━━━ Data shown ━━━

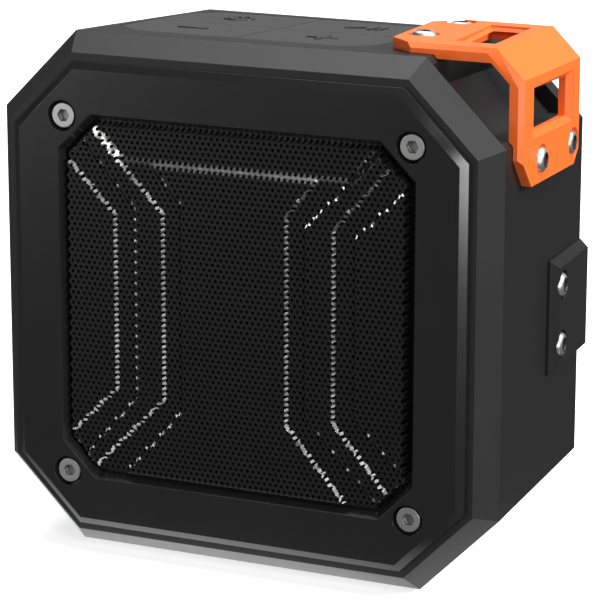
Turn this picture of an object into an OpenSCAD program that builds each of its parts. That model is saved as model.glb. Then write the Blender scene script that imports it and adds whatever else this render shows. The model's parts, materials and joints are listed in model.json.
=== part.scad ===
// Rugged portable speaker with an octagonal front, a bolted corner guard and a
// side plate.  Millimetres, +X right, +Y to the back, +Z up.  The origin is on
// the ground under the middle of the body.

/* [Body] */
// Width of the front frame
body_w = 100; // [90:1:120]
// Height of the front frame
body_h = 98; // [88:1:118]
// Depth of the housing behind the front frame
body_d = 48; // [46:1:60]
// Cut across each corner of the octagon, measured along a side
corner_cut = 15.2; // [13:0.2:18]
// How far each side leans in at the back
side_draft = 3.2; // [1:0.2:4]
// How far the top leans down at the back
top_draft = 2.6; // [1:0.2:4]
// Thickness of the housing walls
wall = 2.4; // [2:0.1:3]
// Height of the rubber foot strips under the body
foot_h = 0.6; // [0.4:0.1:1.5]

/* [Front] */
// Depth of the sloping band round the front
band_d = 4.6; // [4:0.1:6]
// How far the band slopes in
band_in = 3.4; // [2.5:0.1:4.5]
// Inset of the bezel's outer wall
bezel_in = 4.8; // [4.4:0.1:6]
// Thickness of the bezel above the frame
bezel_t = 1.6; // [1.4:0.1:2.5]
// Inset of the grille opening on the bezel face
opening_in = 14.3; // [13:0.1:16]
// Sideways distance of the bezel screws from the middle
screw_x = 34.7; // [33.5:0.1:35.5]
// Height of the bezel screws from the middle
screw_z = 34; // [33:0.1:35]
// Depth of the grooves pressed into the grille
groove_depth = 0.55; // [0.3:0.05:0.8]

/* [Corner guard] */
// How far the guard stands off the housing faces at the front
guard_proud = 1.7; // [1.4:0.1:2.2]
// Front face of the guard behind the frame
guard_front = 3.6; // [3:0.2:5]
// Back face of the guard behind the frame
guard_back = 36; // [35:0.5:40]
// Wall of the guard across the open corner
guard_wall = 2.6; // [2.4:0.1:3.4]

/* [Keypad] */
// Width of the keypad
keypad_w = 53; // [48:1:54]
// Depth of the keypad
keypad_d = 39; // [34:1:40]
// Sideways place of the keypad's middle
keypad_x = -5.5; // [-7:0.5:-4]

/* [Sound] */
// Outside diameter of the driver's rim
driver_rim = 54; // [50:1:56]
// Outside diameter of the magnet
magnet_d = 38; // [32:1:42]
// Diameter of the opening for the passive radiator
radiator_d = 46; // [40:1:48]

/* [Hidden] */

$fn = 64;
eps = 0.01;
fit = 0.15;
tilt_top = atan(top_draft / body_d);
tilt_side = atan(side_draft / body_d);
face_d = band_d + bezel_t;
foot_y = [8, 24, 40];

// ---------- outlines and frames ----------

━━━

## What this task involves:
Write out the data exactly as it stands.

## Final result:
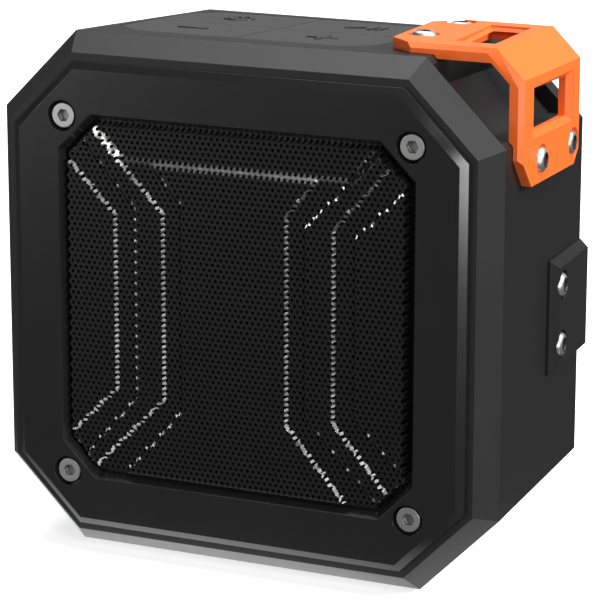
Turn this picture of an object into an OpenSCAD program that builds each of its parts. That model is saved as model.glb. Then write the Blender scene script that imports it and adds whatever else this render shows. The model's parts, materials and joints are listed in model.json.
=== part.scad ===
// Rugged portable speaker with an octagonal front, a bolted corner guard and a
// side plate.  Millimetres, +X right, +Y to the back, +Z up.  The origin is on
// the ground under the middle of the body.

/* [Body] */
// Width of the front frame
body_w = 100; // [90:1:120]
// Height of the front frame
body_h = 98; // [88:1:118]
// Depth of the housing behind the front frame
body_d = 48; // [46:1:60]
// Cut across each corner of the octagon, measured along a side
corner_cut = 15.2; // [13:0.2:18]
// How far each side leans in at the back
side_draft = 3.2; // [1:0.2:4]
// How far the top leans down at the back
top_draft = 2.6; // [1:0.2:4]
// Thickness of the housing walls
wall = 2.4; // [2:0.1:3]
// Height of the rubber foot strips under the body
foot_h = 0.6; // [0.4:0.1:1.5]

/* [Front] */
// Depth of the sloping band round the front
band_d = 4.6; // [4:0.1:6]
// How far the band slopes in
band_in = 3.4; // [2.5:0.1:4.5]
// Inset of the bezel's outer wall
bezel_in = 4.8; // [4.4:0.1:6]
// Thickness of the bezel above the frame
bezel_t = 1.6; // [1.4:0.1:2.5]
// Inset of the grille opening on the bezel face
opening_in = 14.3; // [13:0.1:16]
// Sideways distance of the bezel screws from the middle
screw_x = 34.7; // [33.5:0.1:35.5]
// Height of the bezel screws from the middle
screw_z = 34; // [33:0.1:35]
// Depth of the grooves pressed into the grille
groove_depth = 0.55; // [0.3:0.05:0.8]

/* [Corner guard] */
// How far the guard stands off the housing faces at the front
guard_proud = 1.7; // [1.4:0.1:2.2]
// Front face of the guard behind the frame
guard_front = 3.6; // [3:0.2:5]
// Back face of the guard behind the frame
guard_back = 36; // [35:0.5:40]
// Wall of the guard across the open corner
guard_wall = 2.6; // [2.4:0.1:3.4]

/* [Keypad] */
// Width of the keypad
keypad_w = 53; // [48:1:54]
// Depth of the keypad
keypad_d = 39; // [34:1:40]
// Sideways place of the keypad's middle
keypad_x = -5.5; // [-7:0.5:-4]

/* [Sound] */
// Outside diameter of the driver's rim
driver_rim = 54; // [50:1:56]
// Outside diameter of the magnet
magnet_d = 38; // [32:1:42]
// Diameter of the opening for the passive radiator
radiator_d = 46; // [40:1:48]

/* [Hidden] */

$fn = 64;
eps = 0.01;
fit = 0.15;
tilt_top = atan(top_draft / body_d);
tilt_side = atan(side_draft / body_d);
face_d = band_d + bezel_t;
foot_y = [8, 24, 40];

// ---------- outlines and frames ----------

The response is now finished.